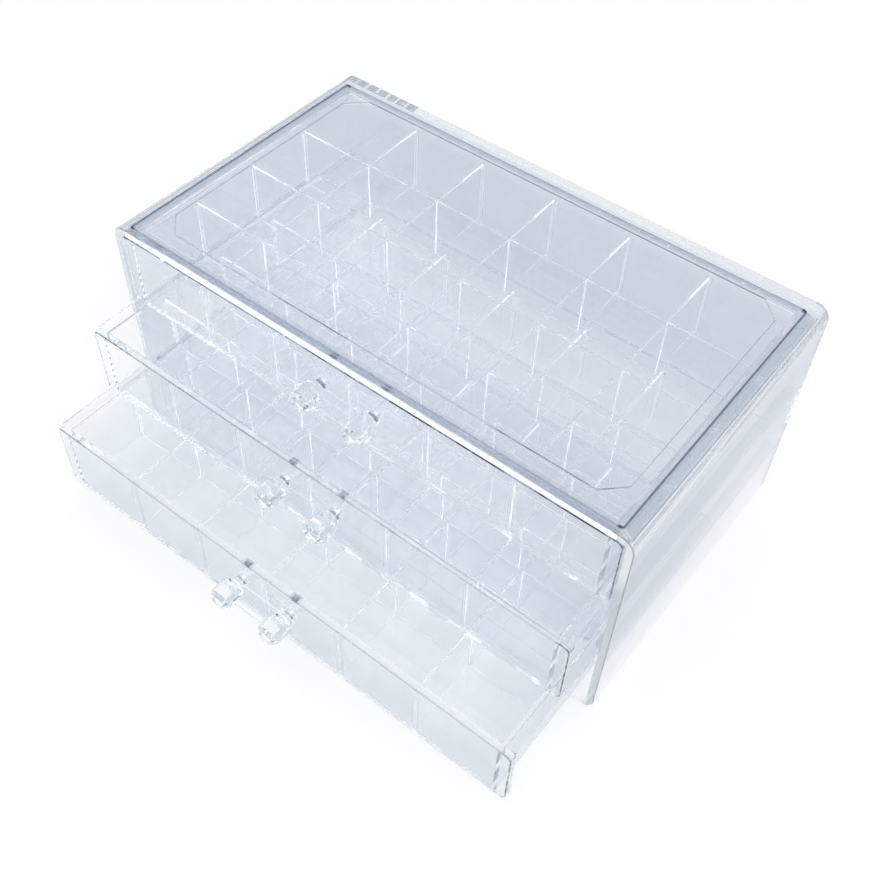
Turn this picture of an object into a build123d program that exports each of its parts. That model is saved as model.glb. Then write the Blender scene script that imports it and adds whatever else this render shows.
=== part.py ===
from build123d import *
import os

# Clear storage box with three sliding drawers for small bottles. Millimetres.
# X runs along the front, Y from the front to the back, Z up. The origin is the
# middle of the casing's underside.

# Casing
WIDTH = 235.0
DEPTH = 135.0
HEIGHT = 108.0
WALL = 3.0
EDGE_RADIUS = 6.0
INSIDE_RADIUS = 1.5
MOUTH_BEVEL = 0.4

# Shallow recess under the floor, which leaves a rim to stand on
STAND_SIDE = 12.0
STAND_END = 8.0
STAND_RECESS = 0.4

# Film of air between pieces that lie on each other
AIR_FILM = 0.05

# How far a cutting shape runs past the face that it cuts
CUT_PAST = 1.0

# Plate let into the casing's top
RIM_SIDE = 6.5
RIM_FRONT = 2.6
RIM_BACK = 6.2
LEDGE = 3.6
POCKET_DEPTH = 1.8
POCKET_RADIUS = 1.5
PLATE_FIT = 0.15
PLATE_SINK = 0.1
PAD_INSET_SIDE = 7.4
PAD_INSET_FRONT = 9.0
PAD_INSET_BACK = 3.6
PAD_CORNER = 8.0
PAD_LIFT = 0.1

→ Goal
Reproduce all data above, unchanged.

→ Expected answer
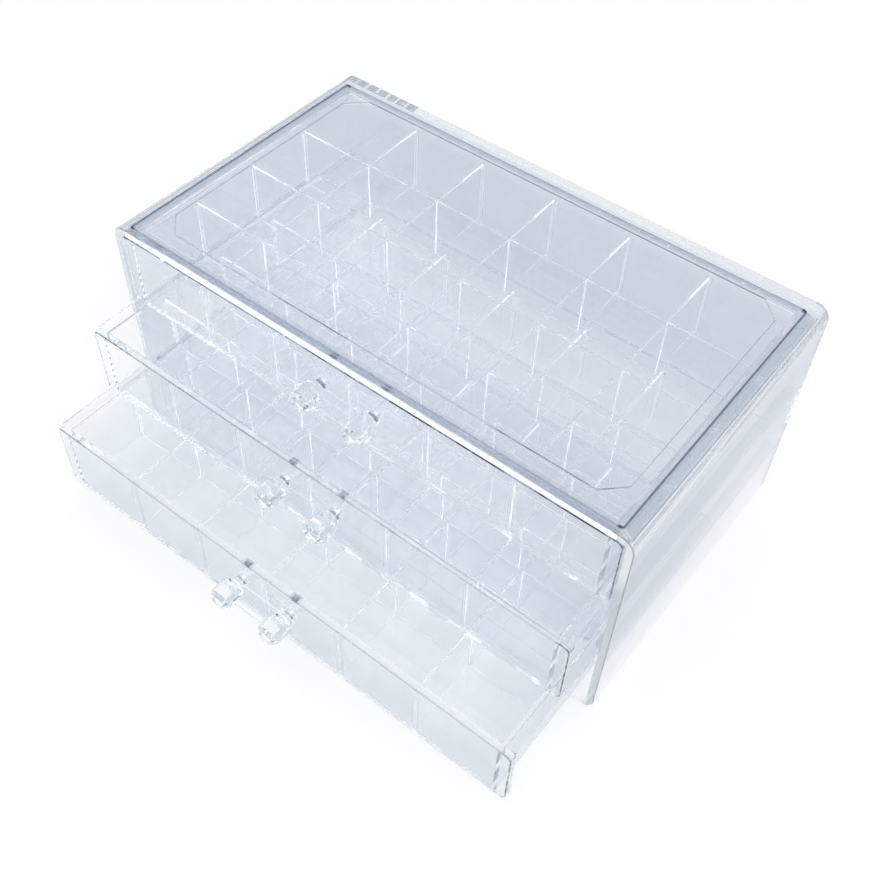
Turn this picture of an object into a build123d program that exports each of its parts. That model is saved as model.glb. Then write the Blender scene script that imports it and adds whatever else this render shows.
=== part.py ===
from build123d import *
import os

# Clear storage box with three sliding drawers for small bottles. Millimetres.
# X runs along the front, Y from the front to the back, Z up. The origin is the
# middle of the casing's underside.

# Casing
WIDTH = 235.0
DEPTH = 135.0
HEIGHT = 108.0
WALL = 3.0
EDGE_RADIUS = 6.0
INSIDE_RADIUS = 1.5
MOUTH_BEVEL = 0.4

# Shallow recess under the floor, which leaves a rim to stand on
STAND_SIDE = 12.0
STAND_END = 8.0
STAND_RECESS = 0.4

# Film of air between pieces that lie on each other
AIR_FILM = 0.05

# How far a cutting shape runs past the face that it cuts
CUT_PAST = 1.0

# Plate let into the casing's top
RIM_SIDE = 6.5
RIM_FRONT = 2.6
RIM_BACK = 6.2
LEDGE = 3.6
POCKET_DEPTH = 1.8
POCKET_RADIUS = 1.5
PLATE_FIT = 0.15
PLATE_SINK = 0.1
PAD_INSET_SIDE = 7.4
PAD_INSET_FRONT = 9.0
PAD_INSET_BACK = 3.6
PAD_CORNER = 8.0
PAD_LIFT = 0.1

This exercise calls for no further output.